I probably check my shares once a day, trade maybe once a week to ten days. A rough breakdown of investment types within my shares:

allocation

 

So how does this compare with other potential investments? because I love spreading the risk, I have invested over the years in some other stuff. Publishing games, Peer-to-peer lending, renewable energy and simple flat-rate bank accounts and term-deposits. Here is my geeky analysis.

investment ROI Risk
Cash Deposits 0.25% Almost Zero
Fixed Term Deposits 2.0% Almost Zero
Share dealing 8.88% High
Renewable energy (20 year term) 7.70% Low
Peer-to-peer individuals 4.9% Medium
Peer-to-peer companies 6.7% Medium

Obviously there are other considerations. I can’t lock away my savings for 25 years, what if my games do badly and I need money next year? P2P and Renewable energy stuff locks me in long-term. the Fixed term deposits are shorter but not so good. Theoretically all my shares are immediately liquid, but maybe not at an ideal price. However, given an 8.88% return I’m prepared to accept that. Something that is immediately clear is that cash is for suckers. Business savings accounts are a complete joke.

Although I sometimes come across a bit Jordan belfont, I’m not really, meaning that a lot of my ‘business’ and ‘investment’ decisions are actually moral and personal ones.
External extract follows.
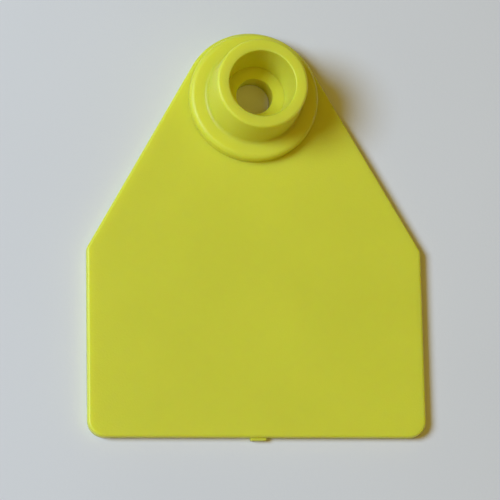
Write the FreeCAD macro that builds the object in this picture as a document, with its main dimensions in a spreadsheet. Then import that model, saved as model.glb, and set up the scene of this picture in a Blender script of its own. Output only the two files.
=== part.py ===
import FreeCAD, Part
import math
import os
import Sketcher

# Livestock ear tag: the socket half of a two-piece flag tag, injection moulded in one shot from soft
# polyurethane. A thin panel hangs from a round neck, and a hub stands on the front of the neck. The
# stud of the other half comes through the bore from the back, and its barb catches on the floor of
# the socket, which widens towards the hub's mouth.
#
# Frame: origin on the hub's axis at the flat back face, +X across the panel, +Y from the panel's foot
# to its neck, +Z out of the hub's mouth.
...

There was NO business case for Democracy 3:Africa (A game that broke even this week, meaning so far I have earned almost nothing, and will hopefully make 10% ROI on it in the long run). My motivation for P2P lending is partly to undercut the bastard banks and payday lenders. My motivation for renewable energy should be obvious. My share dealing is all either ethical funds or shares picked by me. No weapons, no tobacco, no oil companies or airlines.

But anyway…to bring it back to gaming, how does all this compare with investing all the money in games instead? I’m a publisher too right?

ROI on Democracy 3:  1,215% assuming no salary for me.

ROI on Democracy 3:Electioneering:  21.24% assuming no salary for me. -64% if assumed decent salary.

ROI on GSB2: 64% assuming no salary for me. Equiv income of $24/hour.

ROI on Democracy 3: Africa:  1.24%

So yeah…Kinda variable. Note that these are the stats I have to hand. Redshirt & Gratuitous Tank Battles did not set the world on fire, but made decent money, but the ROI is not really up there.

Putting it all together: Games *can* be a good investment, or a great way to set fire to a pile of cash. *it depends*. Looking outside gaming, either learn to stock and fund-pick carefully, or invest in a wind farm.